Input for this task:
* START *

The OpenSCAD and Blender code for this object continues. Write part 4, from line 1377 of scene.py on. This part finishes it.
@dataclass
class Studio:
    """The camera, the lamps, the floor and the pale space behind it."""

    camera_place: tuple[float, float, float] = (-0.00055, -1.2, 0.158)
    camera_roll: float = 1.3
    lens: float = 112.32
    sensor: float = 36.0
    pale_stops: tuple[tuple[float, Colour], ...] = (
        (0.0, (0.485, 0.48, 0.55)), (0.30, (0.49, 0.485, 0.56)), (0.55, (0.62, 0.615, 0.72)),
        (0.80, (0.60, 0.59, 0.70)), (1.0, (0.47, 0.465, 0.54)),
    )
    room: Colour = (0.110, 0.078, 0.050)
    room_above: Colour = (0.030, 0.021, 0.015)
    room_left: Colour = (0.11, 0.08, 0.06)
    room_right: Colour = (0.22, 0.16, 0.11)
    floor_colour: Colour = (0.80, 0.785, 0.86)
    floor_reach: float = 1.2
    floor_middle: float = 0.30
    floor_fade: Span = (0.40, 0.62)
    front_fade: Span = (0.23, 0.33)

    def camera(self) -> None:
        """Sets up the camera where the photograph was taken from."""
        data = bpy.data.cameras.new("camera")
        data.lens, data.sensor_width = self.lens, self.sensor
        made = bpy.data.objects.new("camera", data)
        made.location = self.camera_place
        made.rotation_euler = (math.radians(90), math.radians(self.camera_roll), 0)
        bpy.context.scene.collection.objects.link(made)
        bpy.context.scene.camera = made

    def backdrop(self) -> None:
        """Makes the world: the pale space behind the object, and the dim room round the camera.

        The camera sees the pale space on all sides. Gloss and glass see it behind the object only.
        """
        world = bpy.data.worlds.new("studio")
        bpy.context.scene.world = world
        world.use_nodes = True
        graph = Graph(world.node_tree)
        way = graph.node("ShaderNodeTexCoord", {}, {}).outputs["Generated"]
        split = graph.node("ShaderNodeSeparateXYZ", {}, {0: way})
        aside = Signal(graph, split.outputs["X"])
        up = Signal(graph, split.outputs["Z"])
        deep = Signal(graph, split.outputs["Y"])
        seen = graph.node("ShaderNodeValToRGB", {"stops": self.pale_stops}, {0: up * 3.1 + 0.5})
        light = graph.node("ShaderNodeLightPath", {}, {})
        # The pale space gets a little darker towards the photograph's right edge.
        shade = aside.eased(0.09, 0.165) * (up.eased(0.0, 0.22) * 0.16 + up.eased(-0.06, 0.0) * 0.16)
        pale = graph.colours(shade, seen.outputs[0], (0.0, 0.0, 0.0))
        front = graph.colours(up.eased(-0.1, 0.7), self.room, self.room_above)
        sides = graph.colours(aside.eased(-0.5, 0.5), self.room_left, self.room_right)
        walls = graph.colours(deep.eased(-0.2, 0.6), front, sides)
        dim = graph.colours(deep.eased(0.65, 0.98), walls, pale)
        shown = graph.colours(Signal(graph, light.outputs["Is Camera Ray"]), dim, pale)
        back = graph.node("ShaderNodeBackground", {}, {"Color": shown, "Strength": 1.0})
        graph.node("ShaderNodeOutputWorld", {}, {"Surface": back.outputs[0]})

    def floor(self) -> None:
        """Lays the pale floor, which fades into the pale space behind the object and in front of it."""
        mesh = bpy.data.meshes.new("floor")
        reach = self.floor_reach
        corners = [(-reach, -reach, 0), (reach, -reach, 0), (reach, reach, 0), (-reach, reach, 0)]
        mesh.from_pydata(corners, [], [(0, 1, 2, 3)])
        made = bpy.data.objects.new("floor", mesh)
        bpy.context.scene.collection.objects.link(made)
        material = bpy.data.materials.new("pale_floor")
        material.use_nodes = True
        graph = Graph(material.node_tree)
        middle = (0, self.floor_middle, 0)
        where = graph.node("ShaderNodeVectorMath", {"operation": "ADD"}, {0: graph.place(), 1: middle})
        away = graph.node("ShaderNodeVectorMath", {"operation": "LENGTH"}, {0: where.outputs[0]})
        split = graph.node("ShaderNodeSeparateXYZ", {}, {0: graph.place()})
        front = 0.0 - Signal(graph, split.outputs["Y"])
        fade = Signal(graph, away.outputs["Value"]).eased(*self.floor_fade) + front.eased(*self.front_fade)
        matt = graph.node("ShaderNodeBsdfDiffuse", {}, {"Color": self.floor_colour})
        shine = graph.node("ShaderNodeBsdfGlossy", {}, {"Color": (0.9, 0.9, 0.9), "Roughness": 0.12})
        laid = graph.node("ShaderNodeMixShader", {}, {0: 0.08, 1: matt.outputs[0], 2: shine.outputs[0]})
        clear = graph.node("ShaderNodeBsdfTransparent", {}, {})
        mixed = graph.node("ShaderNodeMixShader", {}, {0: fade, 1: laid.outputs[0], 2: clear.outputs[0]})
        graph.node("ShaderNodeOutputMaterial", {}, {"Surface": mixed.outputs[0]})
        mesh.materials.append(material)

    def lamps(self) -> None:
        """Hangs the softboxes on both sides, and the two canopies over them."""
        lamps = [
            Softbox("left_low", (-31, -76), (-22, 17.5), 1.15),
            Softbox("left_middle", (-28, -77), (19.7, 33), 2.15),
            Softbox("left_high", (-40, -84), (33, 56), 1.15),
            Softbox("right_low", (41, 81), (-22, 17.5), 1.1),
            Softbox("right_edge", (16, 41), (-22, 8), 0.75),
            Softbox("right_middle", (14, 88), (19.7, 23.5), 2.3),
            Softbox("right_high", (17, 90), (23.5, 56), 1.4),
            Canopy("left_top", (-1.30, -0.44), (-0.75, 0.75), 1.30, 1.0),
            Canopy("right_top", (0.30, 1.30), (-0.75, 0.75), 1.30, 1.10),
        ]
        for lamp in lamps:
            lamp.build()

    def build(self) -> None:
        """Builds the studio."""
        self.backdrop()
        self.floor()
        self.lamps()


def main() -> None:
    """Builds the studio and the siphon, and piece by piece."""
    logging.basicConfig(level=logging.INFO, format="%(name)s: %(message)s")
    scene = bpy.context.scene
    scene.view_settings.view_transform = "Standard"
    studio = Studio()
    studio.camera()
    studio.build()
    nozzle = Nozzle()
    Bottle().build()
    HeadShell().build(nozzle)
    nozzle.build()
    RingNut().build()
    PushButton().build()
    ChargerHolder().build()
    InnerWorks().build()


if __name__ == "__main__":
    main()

* END *
* START *

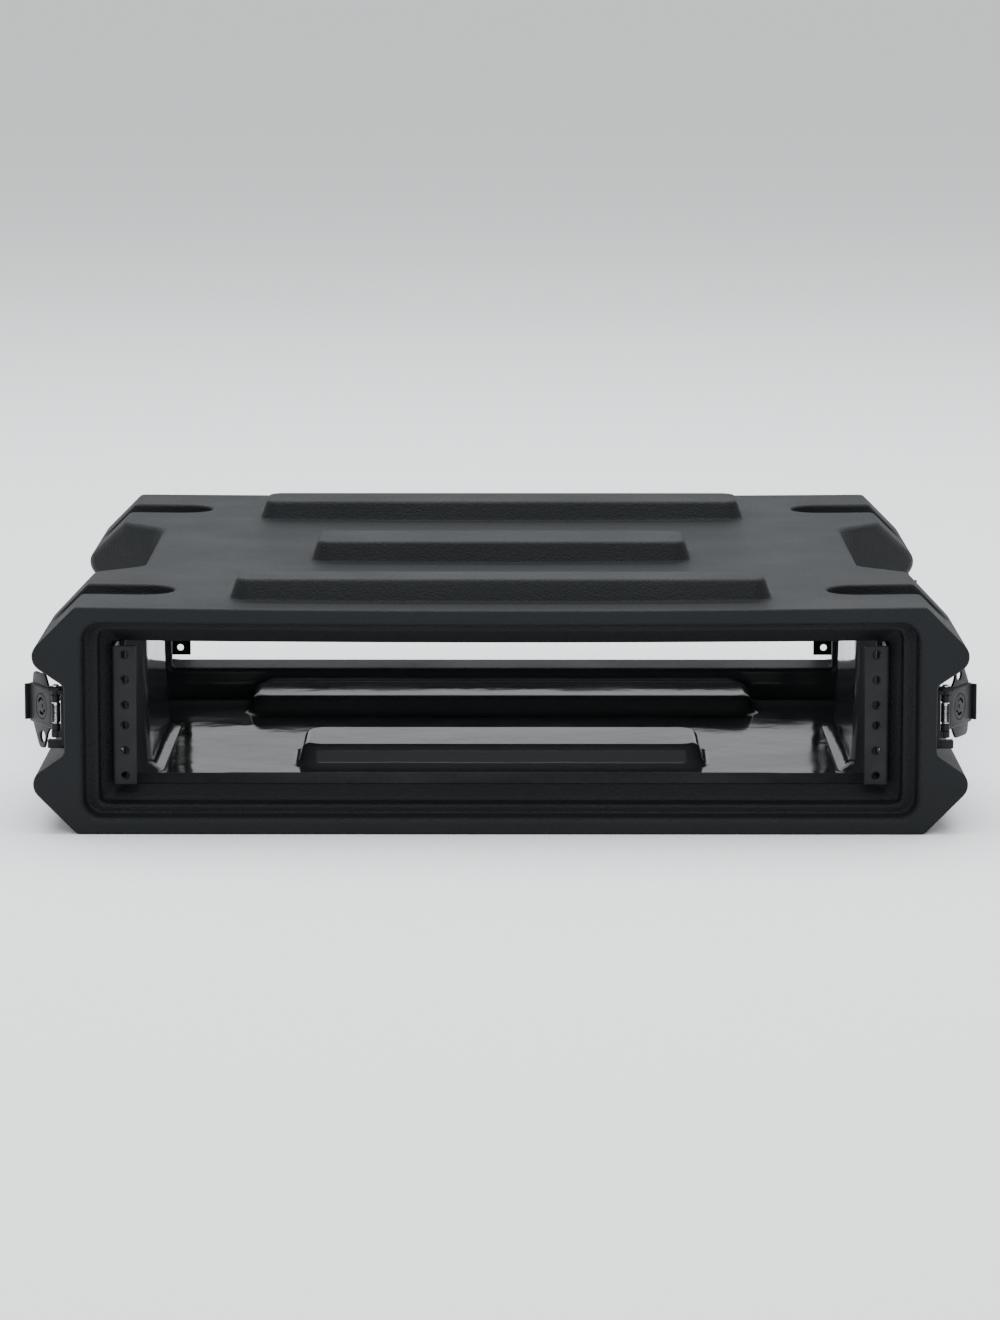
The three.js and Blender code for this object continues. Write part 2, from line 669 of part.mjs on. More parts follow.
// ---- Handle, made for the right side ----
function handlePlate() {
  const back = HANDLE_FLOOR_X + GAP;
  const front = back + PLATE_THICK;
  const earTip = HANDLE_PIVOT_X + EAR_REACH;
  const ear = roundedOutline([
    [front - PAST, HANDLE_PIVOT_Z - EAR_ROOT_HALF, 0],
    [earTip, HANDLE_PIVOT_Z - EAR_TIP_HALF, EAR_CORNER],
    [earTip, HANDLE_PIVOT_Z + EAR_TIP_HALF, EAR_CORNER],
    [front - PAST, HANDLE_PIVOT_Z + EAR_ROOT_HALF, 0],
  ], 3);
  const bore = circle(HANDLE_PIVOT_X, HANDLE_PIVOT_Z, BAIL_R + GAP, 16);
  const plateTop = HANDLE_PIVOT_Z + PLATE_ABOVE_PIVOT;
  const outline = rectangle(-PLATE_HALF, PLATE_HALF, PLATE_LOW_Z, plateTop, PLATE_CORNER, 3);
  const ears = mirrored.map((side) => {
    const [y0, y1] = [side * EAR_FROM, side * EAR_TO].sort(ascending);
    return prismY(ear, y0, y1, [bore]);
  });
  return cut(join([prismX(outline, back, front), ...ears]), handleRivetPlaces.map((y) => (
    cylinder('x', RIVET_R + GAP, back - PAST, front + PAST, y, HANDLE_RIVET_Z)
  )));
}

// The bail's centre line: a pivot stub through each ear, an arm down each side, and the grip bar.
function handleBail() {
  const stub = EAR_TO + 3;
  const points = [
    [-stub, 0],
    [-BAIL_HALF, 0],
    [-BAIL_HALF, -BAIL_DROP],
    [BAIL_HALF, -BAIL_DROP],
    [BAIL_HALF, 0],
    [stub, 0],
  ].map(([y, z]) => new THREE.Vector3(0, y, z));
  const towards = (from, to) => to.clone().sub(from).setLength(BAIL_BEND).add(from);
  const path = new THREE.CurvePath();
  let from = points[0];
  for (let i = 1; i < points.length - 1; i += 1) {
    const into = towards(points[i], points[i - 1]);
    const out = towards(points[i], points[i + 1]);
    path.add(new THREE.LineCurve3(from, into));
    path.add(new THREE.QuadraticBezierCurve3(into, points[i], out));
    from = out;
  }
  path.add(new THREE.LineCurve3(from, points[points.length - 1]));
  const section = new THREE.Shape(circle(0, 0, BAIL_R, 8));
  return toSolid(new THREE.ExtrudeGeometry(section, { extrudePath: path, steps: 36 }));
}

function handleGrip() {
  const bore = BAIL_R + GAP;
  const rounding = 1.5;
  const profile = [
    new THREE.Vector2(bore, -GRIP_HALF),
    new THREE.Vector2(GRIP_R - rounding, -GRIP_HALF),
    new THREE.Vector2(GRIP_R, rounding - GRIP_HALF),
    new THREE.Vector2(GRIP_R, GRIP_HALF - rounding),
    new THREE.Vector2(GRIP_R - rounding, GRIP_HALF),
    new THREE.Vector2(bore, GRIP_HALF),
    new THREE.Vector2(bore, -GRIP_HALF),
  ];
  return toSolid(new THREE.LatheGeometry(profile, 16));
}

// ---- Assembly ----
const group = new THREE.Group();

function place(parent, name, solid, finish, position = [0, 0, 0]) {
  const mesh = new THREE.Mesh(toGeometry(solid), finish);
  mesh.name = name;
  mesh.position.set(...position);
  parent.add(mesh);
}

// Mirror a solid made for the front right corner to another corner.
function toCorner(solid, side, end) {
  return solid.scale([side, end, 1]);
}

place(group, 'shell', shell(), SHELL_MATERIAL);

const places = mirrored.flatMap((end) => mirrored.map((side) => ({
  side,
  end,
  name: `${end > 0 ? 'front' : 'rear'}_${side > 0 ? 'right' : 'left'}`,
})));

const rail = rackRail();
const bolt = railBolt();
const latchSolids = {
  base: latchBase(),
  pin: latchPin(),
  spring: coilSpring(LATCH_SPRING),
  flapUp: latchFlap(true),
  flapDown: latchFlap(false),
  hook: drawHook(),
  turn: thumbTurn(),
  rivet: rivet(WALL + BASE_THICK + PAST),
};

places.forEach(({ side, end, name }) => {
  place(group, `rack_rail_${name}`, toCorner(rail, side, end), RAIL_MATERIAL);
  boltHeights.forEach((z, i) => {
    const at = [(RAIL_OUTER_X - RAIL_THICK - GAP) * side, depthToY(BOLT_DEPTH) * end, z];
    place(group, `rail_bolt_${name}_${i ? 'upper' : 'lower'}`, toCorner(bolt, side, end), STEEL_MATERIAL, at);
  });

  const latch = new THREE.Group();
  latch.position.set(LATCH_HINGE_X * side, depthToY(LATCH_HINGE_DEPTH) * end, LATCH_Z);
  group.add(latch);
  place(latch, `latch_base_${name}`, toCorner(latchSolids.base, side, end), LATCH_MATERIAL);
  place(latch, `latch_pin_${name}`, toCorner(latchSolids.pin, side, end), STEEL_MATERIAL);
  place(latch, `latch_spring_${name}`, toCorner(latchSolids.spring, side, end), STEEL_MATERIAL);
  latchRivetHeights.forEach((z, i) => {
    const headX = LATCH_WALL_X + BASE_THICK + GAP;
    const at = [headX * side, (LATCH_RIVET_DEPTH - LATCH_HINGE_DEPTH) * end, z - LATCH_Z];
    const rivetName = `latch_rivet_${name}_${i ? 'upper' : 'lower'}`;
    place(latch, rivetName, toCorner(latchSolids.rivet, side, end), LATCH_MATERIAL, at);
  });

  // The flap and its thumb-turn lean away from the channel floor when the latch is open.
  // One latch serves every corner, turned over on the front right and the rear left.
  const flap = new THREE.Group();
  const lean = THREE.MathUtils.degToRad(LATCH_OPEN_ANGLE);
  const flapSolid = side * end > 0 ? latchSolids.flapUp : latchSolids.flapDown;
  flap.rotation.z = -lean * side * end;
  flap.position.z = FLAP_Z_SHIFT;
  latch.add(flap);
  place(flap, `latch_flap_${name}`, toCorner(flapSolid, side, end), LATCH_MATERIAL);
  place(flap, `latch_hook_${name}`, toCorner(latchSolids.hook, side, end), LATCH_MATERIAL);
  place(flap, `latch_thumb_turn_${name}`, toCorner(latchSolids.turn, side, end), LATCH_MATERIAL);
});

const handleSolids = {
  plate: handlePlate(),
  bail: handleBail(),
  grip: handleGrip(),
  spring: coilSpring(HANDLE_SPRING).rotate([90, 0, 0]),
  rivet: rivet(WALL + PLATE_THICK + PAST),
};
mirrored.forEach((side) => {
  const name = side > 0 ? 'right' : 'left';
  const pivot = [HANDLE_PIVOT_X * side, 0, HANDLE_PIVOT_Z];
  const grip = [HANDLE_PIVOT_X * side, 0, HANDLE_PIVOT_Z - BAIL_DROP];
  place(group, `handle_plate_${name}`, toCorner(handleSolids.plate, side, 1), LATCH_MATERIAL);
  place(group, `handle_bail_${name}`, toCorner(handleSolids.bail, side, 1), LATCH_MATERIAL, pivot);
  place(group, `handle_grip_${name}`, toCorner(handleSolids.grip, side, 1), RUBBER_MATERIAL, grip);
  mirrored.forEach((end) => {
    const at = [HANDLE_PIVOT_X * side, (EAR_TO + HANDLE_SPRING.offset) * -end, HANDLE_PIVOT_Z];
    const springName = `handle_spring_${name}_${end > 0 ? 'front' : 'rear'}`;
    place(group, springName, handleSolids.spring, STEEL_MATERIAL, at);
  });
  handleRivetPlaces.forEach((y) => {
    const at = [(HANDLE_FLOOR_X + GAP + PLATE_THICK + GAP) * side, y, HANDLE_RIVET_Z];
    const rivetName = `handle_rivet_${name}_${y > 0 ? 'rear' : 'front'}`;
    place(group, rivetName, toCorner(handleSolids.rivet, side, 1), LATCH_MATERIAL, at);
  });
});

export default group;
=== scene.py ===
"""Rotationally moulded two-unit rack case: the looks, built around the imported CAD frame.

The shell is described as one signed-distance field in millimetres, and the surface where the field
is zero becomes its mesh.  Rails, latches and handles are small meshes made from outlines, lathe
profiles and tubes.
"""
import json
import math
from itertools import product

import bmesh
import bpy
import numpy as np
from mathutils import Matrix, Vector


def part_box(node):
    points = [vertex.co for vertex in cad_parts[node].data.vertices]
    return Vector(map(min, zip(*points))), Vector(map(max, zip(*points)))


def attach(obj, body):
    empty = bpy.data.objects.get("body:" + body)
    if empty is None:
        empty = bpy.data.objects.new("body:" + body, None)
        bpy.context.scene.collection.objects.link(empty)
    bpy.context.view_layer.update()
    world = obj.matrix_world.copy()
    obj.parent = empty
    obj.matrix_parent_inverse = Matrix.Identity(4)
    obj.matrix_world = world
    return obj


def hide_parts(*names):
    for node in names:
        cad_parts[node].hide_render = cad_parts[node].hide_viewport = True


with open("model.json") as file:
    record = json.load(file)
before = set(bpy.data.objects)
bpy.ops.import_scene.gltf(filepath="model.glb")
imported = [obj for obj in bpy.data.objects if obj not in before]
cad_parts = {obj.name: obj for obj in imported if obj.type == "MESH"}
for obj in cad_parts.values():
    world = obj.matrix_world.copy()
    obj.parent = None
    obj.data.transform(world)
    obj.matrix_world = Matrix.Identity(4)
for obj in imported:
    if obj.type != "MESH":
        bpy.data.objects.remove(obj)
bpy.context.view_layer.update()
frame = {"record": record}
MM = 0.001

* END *
* START *

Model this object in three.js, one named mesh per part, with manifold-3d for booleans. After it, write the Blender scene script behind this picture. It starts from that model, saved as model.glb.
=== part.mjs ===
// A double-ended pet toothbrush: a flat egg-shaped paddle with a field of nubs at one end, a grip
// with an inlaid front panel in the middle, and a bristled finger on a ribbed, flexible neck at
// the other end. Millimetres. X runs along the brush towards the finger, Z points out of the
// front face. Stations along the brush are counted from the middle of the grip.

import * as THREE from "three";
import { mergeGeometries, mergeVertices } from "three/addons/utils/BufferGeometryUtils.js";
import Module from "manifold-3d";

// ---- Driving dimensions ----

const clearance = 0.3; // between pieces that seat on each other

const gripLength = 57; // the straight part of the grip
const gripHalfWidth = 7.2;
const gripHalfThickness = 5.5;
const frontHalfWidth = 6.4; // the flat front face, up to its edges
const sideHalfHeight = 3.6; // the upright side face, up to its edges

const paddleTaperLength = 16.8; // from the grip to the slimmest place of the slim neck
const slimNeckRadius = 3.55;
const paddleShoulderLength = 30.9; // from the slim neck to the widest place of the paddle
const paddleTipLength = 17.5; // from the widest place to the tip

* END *

What you will do: Nothing but the lines from the one with "The OpenSCAD and" to the one with "the lamps, the" should be echoed, both of them included, exactly as written.

Result for this exercise:
The OpenSCAD and Blender code for this object continues. Write part 4, from line 1377 of scene.py on. This part finishes it.
@dataclass
class Studio:
    """The camera, the lamps, the floor and the pale space behind it."""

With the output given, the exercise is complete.